I love to incorporate found elements at the location we are shooting. Maybe it’s tall grass, weeds, leaves or flowers. Anything that I can use to catch the light, add color and depth to an image.
Picking up weeds and asking my subject to hold them is a method of mine. Shooting with my Canon 35mm f/1.4 L lens allows me to get in close and use the lines from the weeds to create beautiful texture.
A simple, direct gaze portrait can be elevated by using something that adds to the sense of place where we were at that time.
Here I used palm leaves to not only frame my subject, but add color and depth.
During my classes at Click Away I brought down a dried up palm leaf and used it to shield the sun and to create shadows. Two different looks created one right after the other.
For this series of portraits I used a piece of broken glass that was found on site where we were shooting. I just figured why not?
Another fun thing to try is using something that your subject brought with them. Maybe it’s a scarf, a hat or even just a piece of lace from their clothing.
Watch how the light passes through. Maybe it creates a pattern or adds texture, an additional layer to the image. Don’t forget you can use your subjects hair to shoot through as well!
This is a layer to the top of her skirt. I could see the light passing through as she played on the beach but wanted to do something with it that would be a little different. I asked if she could just lift it up and hold the top part over her face.
This was shot through a piece of lace, just holding it in front of my lens. I felt like it added a dreamy effect that complimented the movement in her hair and backlight.
For this image mom had brought with her a beautiful pink scarf. We created a bit of a tunnel while I held onto one end asking her to hold onto the other. The wind helped with the movement.
Using lace from a scarf to create patterns as the sun passed through was fun here. This also helped block the strong light for her eyes and act as a reflector.
Incorporating her hat to compose an image using shapes, shadows and lines.
Consider using your subjects hand, arms or hair.
I’m always pulled by the movement from the wind. The way it lifts someone’s hair just perfectly or blows it crazy swirling around their face. Just waiting and anticipating that perfect moment.
I don’t really shoot using props. But once in awhile I will come across something and think maybe it could work to shoot through!
I’ve bought things from the dollar section at Target or found items at the craft store. We walk around a lot during my sessions so the items need to be easily carried in my camera bag. If I get the idea to pull them out to use, they are easily accessible.

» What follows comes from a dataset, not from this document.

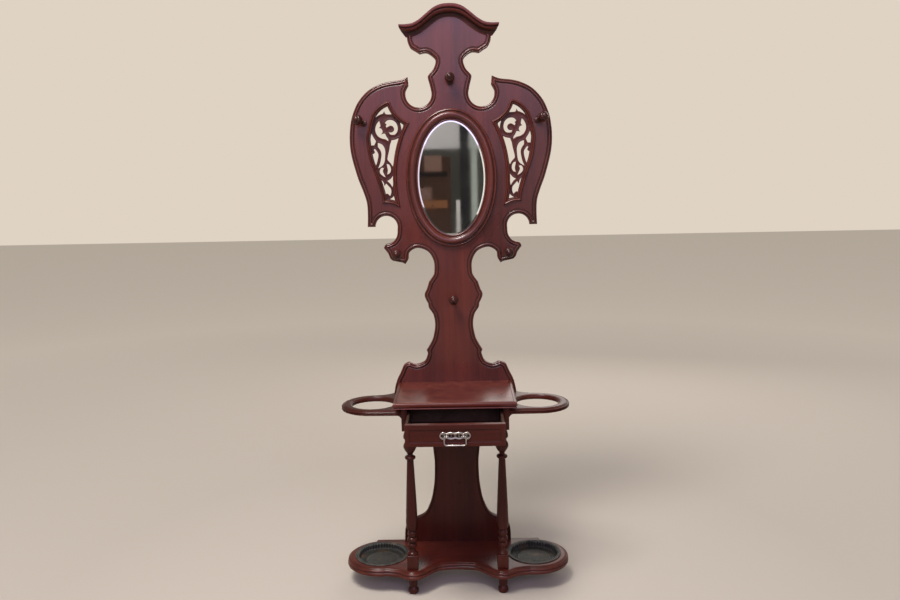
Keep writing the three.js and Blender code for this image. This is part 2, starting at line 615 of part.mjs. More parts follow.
function addPull({ front, centre }) {
  const plateFront = front - GAP - PULL_PLATE;
  add('pull_plate', board(pullPlateOutline(centre), plateFront, front - GAP), agedNickel);

  const postX = PULL_POST_SPACING / 2;
  const postFront = plateFront - GAP;
  const eyeY = postFront - PULL_POST_LENGTH + PULL_EYE;
  const profile = [[0, 0], [5, 0], [5, 2], [3, 4], [3, 6], [PULL_EYE, PULL_POST_LENGTH - PULL_EYE],
    [PULL_EYE * 0.7, PULL_POST_LENGTH - 1.5], [0, PULL_POST_LENGTH]];
  const boreRadius = PULL_ROD / 2 + 2 * GAP;
  for (const [side, sign] of [['left', -1], ['right', 1]]) {
    const post = turned(profile, 12).rotateX(Math.PI / 2).translate(sign * postX, postFront, centre);
    const bore = new THREE.CylinderGeometry(boreRadius, boreRadius, 30, 12).rotateZ(Math.PI / 2);
    bore.translate(sign * postX, eyeY, centre);
    add(`pull_post_${side}`, geometryOf(cut(solid(post), bore)), agedNickel);
  }

  const armX = postX + PULL_EYE + PULL_ROD / 2 + 1;
  const half = [[postX - PULL_EYE - 1, 0], [armX - 2, 0], [armX, -3], [armX, -PULL_DROP + 9],
    [armX - 2, -PULL_DROP + 2], [armX - 9, -PULL_DROP]];
  const route = [...half, ...half.map(([x, z]) => [-x, z]).reverse()];
  const points = route.map(([x, z]) => new THREE.Vector3(x, eyeY, centre + z));
  const rod = shapeOf(arc(0, 0, PULL_ROD / 2, 0, 315, 45));
  const extrudePath = new THREE.CatmullRomCurve3(points, false, 'centripetal');
  const sweep = { extrudePath, steps: 26, bevelEnabled: false };
  add('pull_bail', new THREE.ExtrudeGeometry(rod, sweep), agedNickel);
}

// ---------------------------------------------------------------- legs, feet and lower panel

function addLegs() {
  const blockTop = baseTop + GAP + LEG_BLOCK_HEIGHT;
  const top = caseUnderside - GAP;
  // Heights are taken down from the case, then from the block, so the long column takes up any change.
  const upper = [[0, 0], [18, 0], [18, 10], [24, 32], [24, 38], [18, 45], [18, 56], [24, 66], [25, 74],
    [19, 88], [10, 101], [14, 108], [20.5, 114], [20.5, 118], [13, 124]];
  const lower = [[22, 152], [23, 130], [21, 102], [13, 96], [17, 86], [17, 76], [13, 71], [19, 64],
    [19, 54], [12, 48], [17, 41], [17, 32], [13, 27], [13, 14], [20, 6], [20, -1], [0, -1]];
  const profile = [
    ...upper.map(([r, down]) => [r, top - down]),
    ...lower.map(([r, above]) => [r, blockTop + above]),
  ].reverse();
  const half = LEG_BLOCK / 2;
  const square = block([-half, -half, baseTop + GAP], [half, half, blockTop]);
  const leg = geometryOf(joined(turned(profile, 12), square));
  addPair('front_leg', leg.translate(legX, -LEG_SETBACK, 0));
}

function addFeet() {
  const top = BASE_UNDERSIDE - GAP;
  const profile = [[0, 0], [FOOT_RADIUS - 4, 0], [FOOT_RADIUS, 8], [FOOT_RADIUS, 20], [FOOT_RADIUS - 6, 28],
    [FOOT_RADIUS - 4, 34], [FOOT_RADIUS - 2, top - 6], [FOOT_RADIUS, top], [0, top]];
  for (const [name, setback] of [['foot_front', LEG_SETBACK], ['foot_rear', REAR_FOOT_SETBACK]]) {
    addPair(name, turned(profile, 12).translate(legX, -setback, 0));
  }
}

// The lower panel's side is drawn for this height and this half width of the case.
const PANEL_DRAWN_HEIGHT = 560;
const PANEL_DRAWN_HALF = 200;

function addLowerPanel() {
  const top = caseUnderside - GAP;
  const foot = baseTop + GAP;
  const rise = (top - foot) / PANEL_DRAWN_HEIGHT;
  const reach = caseHalf / PANEL_DRAWN_HALF;
  const side = smooth([[96, PANEL_DRAWN_HEIGHT], [96, 420], [90, 345], [92, 268], [98, 220], [109, 171],
    [132, 123], [165, 104]]);
  const toe = smooth([[165, 104], [194, 92], [214, 66], [219, 34], [219, 0]], 2);
  const half = join(side, toe).map(([x, z]) => [x * reach, foot + z * rise]);
  add('lower_back_panel', board(bothHalves(half), 0, BOARD));
}

// ---------------------------------------------------------------- base shelf and pans

// The base's front edge about a leg: how far out from the leg, and how far behind the nose.
const BASE_BOW = [[48, 24], [22, 5], [0, 0], [-22, 5], [-48, 24], [-76, 56], [-110, 80]];
const BASE_BOW_START = [76, 3]; // out from the leg, and in front of the lobe's foremost point

function addBase() {
  const nose = -LEG_SETBACK - LEG_BLOCK / 2 - BASE_NOSE;
  const lobeFront = -LOBE_SETBACK - lobeRadius;
  const startAngle = Math.asin((BOARD + LOBE_SETBACK) / lobeRadius) / DEGREE; // where the lobe meets the wall
  const lobe = arc(lobeX, -LOBE_SETBACK, lobeRadius, startAngle, -100, 12);
  const [startOut, startFront] = BASE_BOW_START;
  const bow = smooth([
    lobe[lobe.length - 1],
    [legX + startOut, lobeFront - startFront],
    ...BASE_BOW.map(([out, back]) => [legX + out, nose + back]),
    [0, nose + BASE_MIDDLE_SETBACK],
  ], 2);
  const outline = bothHalves(join([[0, BOARD]], lobe, bow));
  const hole = arc(lobeX, -LOBE_SETBACK, panHole, 0, 348, 12);
  const otherHole = hole.map(([x, y]) => [-x, y]).reverse();
  const shelf = cut(
    solid(slab(outline, BASE_UNDERSIDE, baseTop)),
    slab(hole, 0, FAR),
    slab(otherHole, 0, FAR),
  );
  add('base_shelf', geometryOf(shelf));
}

function addPans() {
  const rimBottom = baseTop + GAP;
  const rimTop = rimBottom + PAN_RIM_THICKNESS;
  const floor = baseTop - PAN_DEPTH;
  const innerTop = PAN_BODY - PAN_WALL;
  const profile = [[0, floor], [PAN_BODY - PAN_TAPER, floor], [PAN_BODY, floor + PAN_BEND],
    [PAN_BODY, rimBottom], [PAN_BODY + PAN_LIP, rimBottom], [PAN_BODY + PAN_LIP, rimTop],
    [innerTop, rimTop], [innerTop, floor + PAN_BEND + PAN_WALL / 2],
    [innerTop - PAN_TAPER + PAN_WALL / 2, floor + PAN_WALL], [0, floor + PAN_WALL]];
  addPair('drip_pan', turned(profile, 24).translate(lobeX, -LOBE_SETBACK, 0), castIron);
}

// ---------------------------------------------------------------- assembly

addBack();
addWindowMoulding();
addFretPanels();
addCrest();
addMirror();
addPegs();
const caseInside = addTable();
addRings();
addPull(addDrawer(caseInside));
addLegs();
addFeet();
addLowerPanel();
addBase();
addPans();

// The origin is on the floor, midway between the wall and the pull of the open drawer.
const foremost = CASE_DEPTH + DRAWER_OPEN + GAP + PULL_PLATE + GAP + PULL_POST_LENGTH;
const middle = (foremost - BOARD) / 2;
for (const mesh of hallStand.children) mesh.geometry.translate(0, middle, 0);

export default hallStand;
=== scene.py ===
"""Victorian mahogany hall stand: the finished surfaces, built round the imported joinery.

Shape functions work in millimetres: x to the right, y into the wall from the front face of the back
boards, z up from the floor. put() turns them into metres in the frame's own place."""

import math

import bpy
import numpy as np
from bpy.props import FloatProperty, FloatVectorProperty, IntProperty, PointerProperty
from mathutils import Matrix, Vector
from mathutils.geometry import delaunay_2d_cdt


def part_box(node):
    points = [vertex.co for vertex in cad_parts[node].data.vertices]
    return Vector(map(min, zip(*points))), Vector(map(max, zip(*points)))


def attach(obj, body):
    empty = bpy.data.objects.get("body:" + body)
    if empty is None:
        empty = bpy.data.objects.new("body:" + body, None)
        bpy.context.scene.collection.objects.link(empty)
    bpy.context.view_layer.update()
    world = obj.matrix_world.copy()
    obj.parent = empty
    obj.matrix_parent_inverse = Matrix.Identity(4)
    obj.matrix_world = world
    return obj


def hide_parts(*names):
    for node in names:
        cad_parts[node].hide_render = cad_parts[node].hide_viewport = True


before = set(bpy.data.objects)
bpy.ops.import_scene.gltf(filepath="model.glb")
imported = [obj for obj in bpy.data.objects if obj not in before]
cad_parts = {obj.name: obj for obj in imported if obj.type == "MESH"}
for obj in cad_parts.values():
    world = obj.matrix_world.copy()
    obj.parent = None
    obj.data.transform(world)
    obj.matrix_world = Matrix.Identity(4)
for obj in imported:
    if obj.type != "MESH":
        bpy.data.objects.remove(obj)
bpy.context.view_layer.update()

bl_info = {
    "name": "Victorian Hall Stand",
    "version": (1, 0, 0),
    "blender": (4, 5, 0),
    "location": "3D View > Sidebar > Hall Stand",
    "description": "Carved boards, turned work, mirror and ironwork of a mahogany hall stand",
    "category": "Add Mesh",
}

# ------------------------------------------------------------------ places taken from the frame

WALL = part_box("back_centre_board")[0].y
SIDES = {"left": -1, "right": 1}
MM = 1000  # to the metre
GAP = 0.3  # between pieces that touch
TINY = 1e-9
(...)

I found these dried bunny tails at a garden shop. I wanted them for my home but also in the back of my mind thought they would be cool to shoot through.
Maybe fairy lights are a passing trend but man I think they are pretty! If you are bokeh obsessed, you should definitely buy a pack to play with
Same pack of fairy lights here but I held the battery pack with my teeth and held out the string of lights in front of my Canon 70-200L. I love the result! Reminds me of light leaks on film.
I wish I could take credit for being the first to pull out a pink slinky! But how fun is this to play with? I hold the slinky in one hand and stretch it across my camera lens.
Using the light in a different way created this cool effect from the highlights on the slinky.
If the color is too much, converting to black and white still gives a really great effect to the image.
Are you ready to push yourself further the next time you are shooting?
You may love these ideas, or heck, you might think they look awful! I just ask that you don’t necessarily go with the first idea.
Take a moment to think about what it feels like at that time and how you want to capture your subject in that moment. Look around you, what could you use to add to your image?
Trust me, I try some crazy things and they don’t always turn out. But that’s okay. It’s fun to explore and who is going to know that it was a fail? Failing means you are pushing yourself to do something you didn’t think you could do.
I came across a quote that said, “If it’s uncomfortable, you’re growing.” Growing and constantly learning is one of my favorite things about photography.
So get out there and shoot through some weird stuff!